The agency will send a one-time password to your mobile, as is customary with most payments, which will allow access to your Aadhaar details. Upon accessing those details you can use the tab for locking and unlocking Aadhaar information.
A click on the checkbox (Enable Aadhaar Lock) will allow locking of Aadhaar information. Thereafter, not only will this unlock the service (this is a temporary solution and lasts for 20 minutes), there is a disable lock feature on Aadhaar also.
Locked for good
The locking feature doesn’t allow any of the service centres to use your biometric details, thus locking you out of the entire UIDAI network. You will be unable to use any of the services and even your biometric details will not be accepted at any of the service centres, unless you unlock it.

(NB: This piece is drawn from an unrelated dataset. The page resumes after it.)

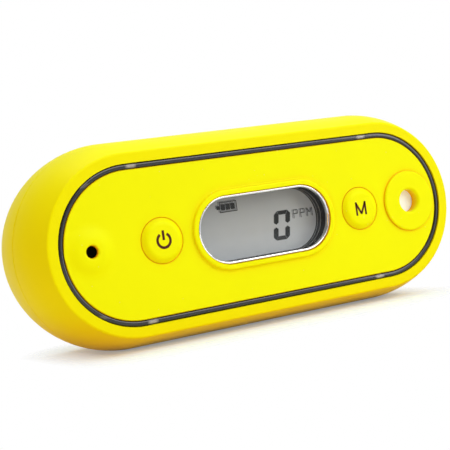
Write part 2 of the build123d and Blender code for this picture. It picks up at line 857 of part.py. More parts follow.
# Clip base: a steel plate screwed to the rear face, with two ears for the pivot
clip_back = body_depth + clip_sheet
pivot_depth = body_depth + clip_pivot_reach
ear_outer_x = clip_width / 2
with BuildPart() as clip_base:
    with BuildSketch(level(clip_back)):
        RectangleRounded(clip_width, clip_height, clip_corner)
        with Locations(clip_screw_places):
            Circle(clip_screw_radius + screw_hole_clearance, mode=Mode.SUBTRACT)
    extrude(amount=clip_sheet)
    for right_face in (ear_outer_x, clip_ear - ear_outer_x):
        with BuildSketch(across(right_face)):
            with Locations((clip_pivot_rise, pivot_depth)):
                Circle(clip_ear_radius)
            for rise in (-clip_ear_foot, clip_ear_foot):
                with Locations((clip_pivot_rise + rise, clip_back - clip_sheet / 2)):
                    Circle(clip_sheet / 2)
            make_hull()
            with Locations((clip_pivot_rise, pivot_depth)):
                Circle(clip_pin_radius + clip_pin_fit, mode=Mode.SUBTRACT)
        extrude(amount=clip_ear)
clip_base.part.label = "clip_base"
export_step(clip_base.part, "parts/clip_base.step")

with BuildPart() as clip_screws:
    add(
        slotted_screw(
            clip_screw_places,
            clip_back,
            clip_screw_head_radius,
            clip_screw_head_height,
            clip_screw_radius,
            clip_screw_length + clip_sheet - screw_tip_room,
        )
    )
clip_screws.part.label = "clip_screws"
export_step(clip_screws.part, "parts/clip_screws.step")

# Clip lever: a bent steel strip with a jaw at its foot and a thumb tab at its head, on two ears
lever_width = clip_width - 2 * (clip_ear + lever_side_gap)
jaw_depth = clip_back + lever_rest_gap + lever_sheet / 2
thumb_depth = body_depth + clip_reach - lever_sheet / 2
lever_bend_depth = clip_back + lever_jaw_rise + lever_sheet
lever_foot = -clip_height / 2 + lever_sheet
lever_head = clip_height / 2
with BuildPart() as clip_lever:
    with BuildSketch(across(lever_width / 2)):
        with BuildLine():
            FilletPolyline(
                (lever_foot, jaw_depth),
                (lever_foot + lever_jaw_bend, lever_bend_depth),
                (lever_head, thumb_depth),
                radius=lever_bend_radius,
            )
        trace(line_width=lever_sheet)
    extrude(amount=lever_width)
    with BuildSketch(level(thumb_depth + clip_reach)):
        with Locations(clip_screw_places):
            Circle(lever_access_radius)
    extrude(amount=2 * clip_reach, mode=Mode.SUBTRACT)
    slope = (thumb_depth - lever_bend_depth) / (lever_head - lever_foot - lever_jaw_bend)
    for right_face in (lever_width / 2, clip_ear - lever_width / 2):
        with BuildSketch(across(right_face)):
            with Locations((clip_pivot_rise, pivot_depth)):
                Circle(lever_ear_radius)
            for rise in (-lever_ear_foot, lever_ear_foot):
                run = clip_pivot_rise + rise - lever_foot - lever_jaw_bend
                with Locations((clip_pivot_rise + rise, lever_bend_depth + slope * run)):
                    Circle(lever_sheet / 2)
            make_hull()
            with Locations((clip_pivot_rise, pivot_depth)):
                Circle(clip_pin_radius + clip_pin_fit, mode=Mode.SUBTRACT)
        extrude(amount=clip_ear)
clip_lever.part.label = "clip_lever"
export_step(clip_lever.part, "parts/clip_lever.step")

# Pivot pin, with a head outside each ear of the base
with BuildPart() as clip_pin:
    with BuildSketch(across(ear_outer_x)):
        with Locations((clip_pivot_rise, pivot_depth)):
            Circle(clip_pin_radius)
    extrude(amount=clip_width)
    for right_face in (ear_outer_x + clip_pin_head, -ear_outer_x):
        with BuildSketch(across(right_face)):
            with Locations((clip_pivot_rise, pivot_depth)):
                Circle(clip_pin_radius + clip_pin_head)
        extrude(amount=clip_pin_head)
clip_pin.part.label = "clip_pin"
export_step(clip_pin.part, "parts/clip_pin.step")

# Torsion spring round the pin, with one leg against the base and one against the lever
spring_length = spring_pitch_length * (spring_turns + (180 - spring_base_angle - spring_lever_angle) / 360)
base_angle = radians(spring_base_angle)
end_angle = radians(180 - spring_base_angle - spring_lever_angle)
leg_rise = spring_leg * spring_pitch_length / (2 * pi * spring_coil_radius)
coil_start = Vector(spring_coil_radius, 0, 0)
coil_end = Vector(spring_coil_radius * cos(end_angle), spring_coil_radius * sin(end_angle), spring_length)
with BuildPart() as spring_wire:
    with BuildLine() as wire:
        Line(coil_start - Vector(0, spring_leg, leg_rise), coil_start)
        Helix(spring_pitch_length, spring_length, spring_coil_radius)
        leg_run = Vector(-spring_leg * sin(end_angle), spring_leg * cos(end_angle), leg_rise)
        Line(coil_end, coil_end + leg_run)
    path = wire.wires()[0]
    with BuildSketch(Plane(origin=path @ 0, z_dir=path % 0)):
        Circle(spring_wire_radius)
    sweep(path=path)

coil_plane = Plane(
    origin=(-spring_length / 2, face_y + pivot_depth, centre_z + clip_pivot_rise),
    x_dir=(0, -cos(base_angle), -sin(base_angle)),
    z_dir=(1, 0, 0),
)
with BuildPart() as clip_spring:
    with Locations(coil_plane.location):
        add(spring_wire.part)
clip_spring.part.label = "clip_spring"
export_step(clip_spring.part, "parts/clip_spring.step")
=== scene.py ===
import json
from math import cos, pi, radians, sin

import bpy
from mathutils import Matrix, Vector


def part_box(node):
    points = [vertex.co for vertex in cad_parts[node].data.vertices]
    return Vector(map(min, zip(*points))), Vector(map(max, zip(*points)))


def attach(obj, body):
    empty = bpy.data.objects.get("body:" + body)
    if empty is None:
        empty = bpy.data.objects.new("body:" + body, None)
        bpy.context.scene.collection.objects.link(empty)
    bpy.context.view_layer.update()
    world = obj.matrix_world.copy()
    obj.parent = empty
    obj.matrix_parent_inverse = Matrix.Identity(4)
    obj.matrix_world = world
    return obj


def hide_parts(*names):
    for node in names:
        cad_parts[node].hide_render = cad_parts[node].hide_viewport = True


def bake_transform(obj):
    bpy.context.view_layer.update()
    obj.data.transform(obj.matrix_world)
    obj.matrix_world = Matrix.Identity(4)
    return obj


MM = 0.001

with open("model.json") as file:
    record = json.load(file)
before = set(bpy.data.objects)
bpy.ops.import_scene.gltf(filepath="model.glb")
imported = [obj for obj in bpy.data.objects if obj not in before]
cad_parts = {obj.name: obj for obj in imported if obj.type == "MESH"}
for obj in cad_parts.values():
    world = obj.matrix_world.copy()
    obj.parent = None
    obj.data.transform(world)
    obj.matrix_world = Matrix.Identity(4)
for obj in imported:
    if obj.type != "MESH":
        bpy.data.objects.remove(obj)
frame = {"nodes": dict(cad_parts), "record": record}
nodes = frame["nodes"]
scene = bpy.context.scene


def half_sizes(box):
    """Half of a box's length and of its height."""
    return (box[1][0] - box[0][0]) / 2, (box[1][2] - box[0][2]) / 2


def middle_of(box):
    """The middle of a box seen from the front, as x and z."""
    return (box[0][0] + box[1][0]) / 2, (box[0][2] + box[1][2]) / 2


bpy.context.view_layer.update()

# Places taken from the frame. The rim stands a little in front of the face that it goes round
RIM_HEIGHT = 0.3 * MM
BEZEL_WIDTH = 0.65 * MM
RING_HALF_WIDTH = 0.65 * MM

panel_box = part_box("front_panel")
ring_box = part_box("light_ring")
bezel_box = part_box("display_bezel")
glass_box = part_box("display_glass")
front_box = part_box("front_shell")
rear_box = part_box("rear_shell")
power_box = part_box("power_button")
mode_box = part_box("mode_button")

face_y = front_box[0][1] + RIM_HEIGHT
centre_z = middle_of(panel_box)[1]
panel_half_length, panel_half_height = half_sizes(panel_box)
bezel_half_length, bezel_half_height = half_sizes(bezel_box)
ring_half_straight = panel_half_length - panel_half_height
ring_radius = half_sizes(ring_box)[1] - RING_HALF_WIDTH
window_half_straight = bezel_half_length - bezel_half_height
window_wall_radius = bezel_half_height - BEZEL_WIDTH


# Materials


class NodeTree:
    """A node tree built a node at a time. A value is an output to link, or a number or a colour."""

    def __init__(self, tree):
        self.tree = tree

    def link(self, source, target):
        self.tree.links.new(source, target)

    def fill(self, socket, value):
        """A socket's link where value is an output, and its constant where it is a number or a colour."""
        if isinstance(value, bpy.types.NodeSocket):
            self.link(value, socket)
        elif isinstance(value, (tuple, list)):
            socket.default_value = (*value[:3], 1.0)
        else:
            socket.default_value = value

    def calc(self, operation, first, second=None):
        """The result of a sum with outputs or numbers."""
        node = self.tree.nodes.new("ShaderNodeMath")
        node.operation = operation
        self.fill(node.inputs[0], first)
        if second is not None:
            self.fill(node.inputs[1], second)
        return node.outputs["Value"]

    def distance(self, value, place):
        """How far a value is from a place, never below nought."""
        return self.calc("ABSOLUTE", self.calc("SUBTRACT", value, place))

    def ramp(self, source, low, high, start=0.0, end=1.0):
        """source carried from start..end to low..high, clamped."""
        node = self.tree.nodes.new("ShaderNodeMapRange")
        node.inputs["From Min"].default_value = start
        node.inputs["From Max"].default_value = end
        self.fill(node.inputs["To Min"], low)
        self.fill(node.inputs["To Max"], high)
        self.link(source, node.inputs["Value"])
        return node.outputs["Result"]

    def rays(self):
        """1 for a ray straight from the camera, and 1 for a ray that came off gloss or through glass."""
        path = self.tree.nodes.new("ShaderNodeLightPath").outputs
        return path["Is Camera Ray"], self.calc("MAXIMUM", path["Is Glossy Ray"], path["Is Transmission Ray"])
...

Once in the unlock mode, you can access it for 20 minutes after which the service would be locked again keeping everybody out of the system. Basically, the feature narrows the window of opportunity for hackers to just 20 minutes. So, if you have some concerns about people accessing your details, they would not be able to do so beyond the 20-minute window in this case.
Although Aadhaar locking provides an option to secure your data, there are some drawbacks to the service pertaining to efficiency of the system. The OTP feature, at times, is not as fast as you would want it to be, for you to enable or disable the service using the uidai.gov.in website. Also, such a utility would make more sense if there was a mobile app connected to the system, with a shorter window of unlocking the details.
Earlier some banks were allowing this feature for use of debit cards, where the app would allow you to enable purchases for a short time. If UIDAI can achieve something similar it would make life much simpler, as one would receive the OTP and unlock the Aadhaar for 5-10 minutes before it is locked again.
But the biggest drawback stems from the government’s disinclination to promote this feature. Like many of its offerings, the government has not marketed this feature enough, allowing people to criticise Aadhaar on account of safety. A major step towards securing Aadhaar can come from a public information system geared towards explaining people the merits and process of using this feature.